• [Problem requirements]: Each line below is to be written out in full, exactly as shown.

• [Available data]:
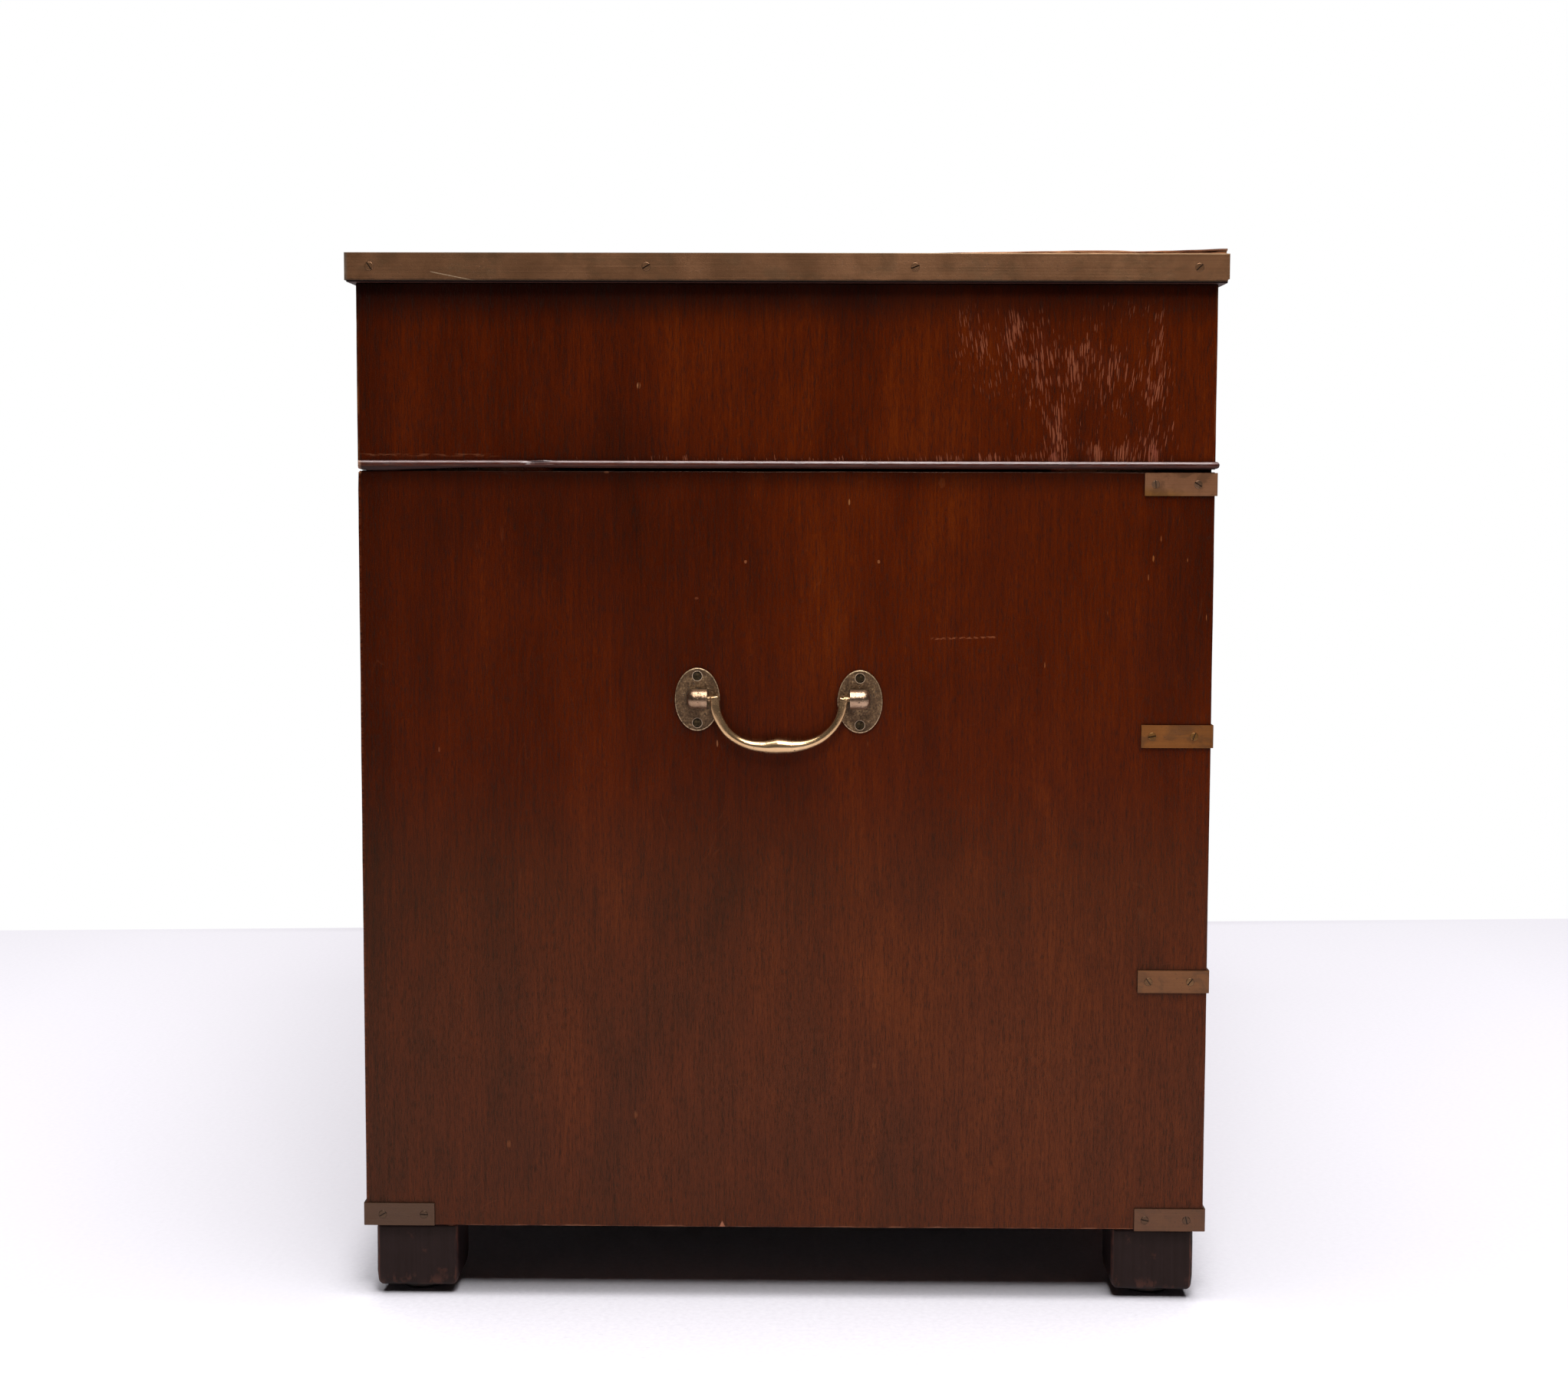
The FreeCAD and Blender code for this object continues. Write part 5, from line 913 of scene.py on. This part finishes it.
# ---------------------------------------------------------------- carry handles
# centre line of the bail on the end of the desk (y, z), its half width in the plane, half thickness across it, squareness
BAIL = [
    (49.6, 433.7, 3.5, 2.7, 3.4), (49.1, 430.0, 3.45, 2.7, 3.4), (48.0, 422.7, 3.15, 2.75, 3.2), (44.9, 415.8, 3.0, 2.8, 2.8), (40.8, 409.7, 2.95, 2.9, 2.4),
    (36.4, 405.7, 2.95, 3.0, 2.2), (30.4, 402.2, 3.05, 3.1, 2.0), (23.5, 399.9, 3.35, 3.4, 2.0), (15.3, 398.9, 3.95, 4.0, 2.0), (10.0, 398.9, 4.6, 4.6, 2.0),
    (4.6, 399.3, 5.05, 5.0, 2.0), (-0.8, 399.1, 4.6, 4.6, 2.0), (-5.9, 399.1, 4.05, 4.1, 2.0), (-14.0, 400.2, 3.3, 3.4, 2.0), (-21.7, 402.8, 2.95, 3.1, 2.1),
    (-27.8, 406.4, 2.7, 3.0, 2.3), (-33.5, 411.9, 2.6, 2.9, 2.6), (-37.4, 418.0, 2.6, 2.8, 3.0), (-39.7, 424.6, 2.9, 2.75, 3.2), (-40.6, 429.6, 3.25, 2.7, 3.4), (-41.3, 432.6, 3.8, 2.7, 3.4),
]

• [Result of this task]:
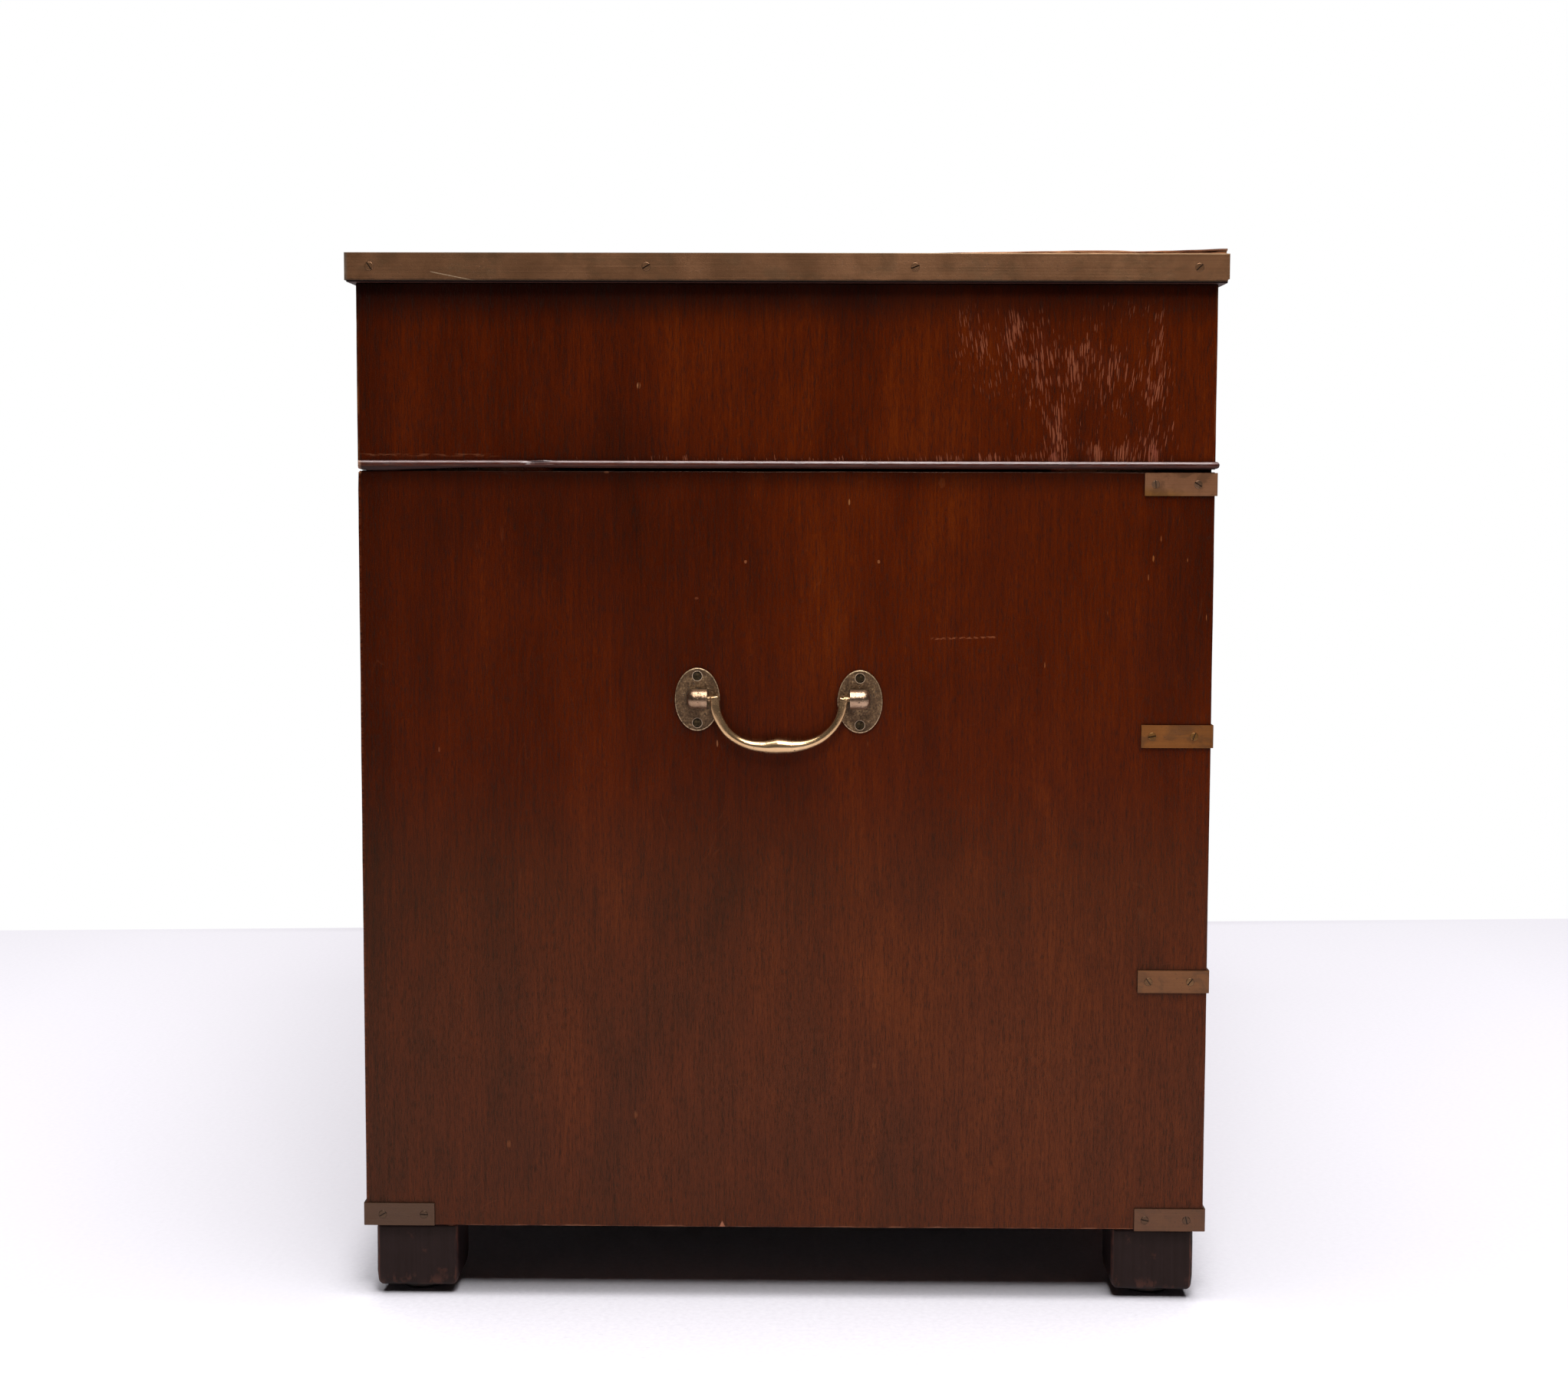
The FreeCAD and Blender code for this object continues. Write part 5, from line 913 of scene.py on. This part finishes it.
# ---------------------------------------------------------------- carry handles
# centre line of the bail on the end of the desk (y, z), its half width in the plane, half thickness across it, squareness
BAIL = [
    (49.6, 433.7, 3.5, 2.7, 3.4), (49.1, 430.0, 3.45, 2.7, 3.4), (48.0, 422.7, 3.15, 2.75, 3.2), (44.9, 415.8, 3.0, 2.8, 2.8), (40.8, 409.7, 2.95, 2.9, 2.4),
    (36.4, 405.7, 2.95, 3.0, 2.2), (30.4, 402.2, 3.05, 3.1, 2.0), (23.5, 399.9, 3.35, 3.4, 2.0), (15.3, 398.9, 3.95, 4.0, 2.0), (10.0, 398.9, 4.6, 4.6, 2.0),
    (4.6, 399.3, 5.05, 5.0, 2.0), (-0.8, 399.1, 4.6, 4.6, 2.0), (-5.9, 399.1, 4.05, 4.1, 2.0), (-14.0, 400.2, 3.3, 3.4, 2.0), (-21.7, 402.8, 2.95, 3.1, 2.1),
    (-27.8, 406.4, 2.7, 3.0, 2.3), (-33.5, 411.9, 2.6, 2.9, 2.6), (-37.4, 418.0, 2.6, 2.8, 3.0), (-39.7, 424.6, 2.9, 2.75, 3.2), (-40.6, 429.6, 3.25, 2.7, 3.4), (-41.3, 432.6, 3.8, 2.7, 3.4),
]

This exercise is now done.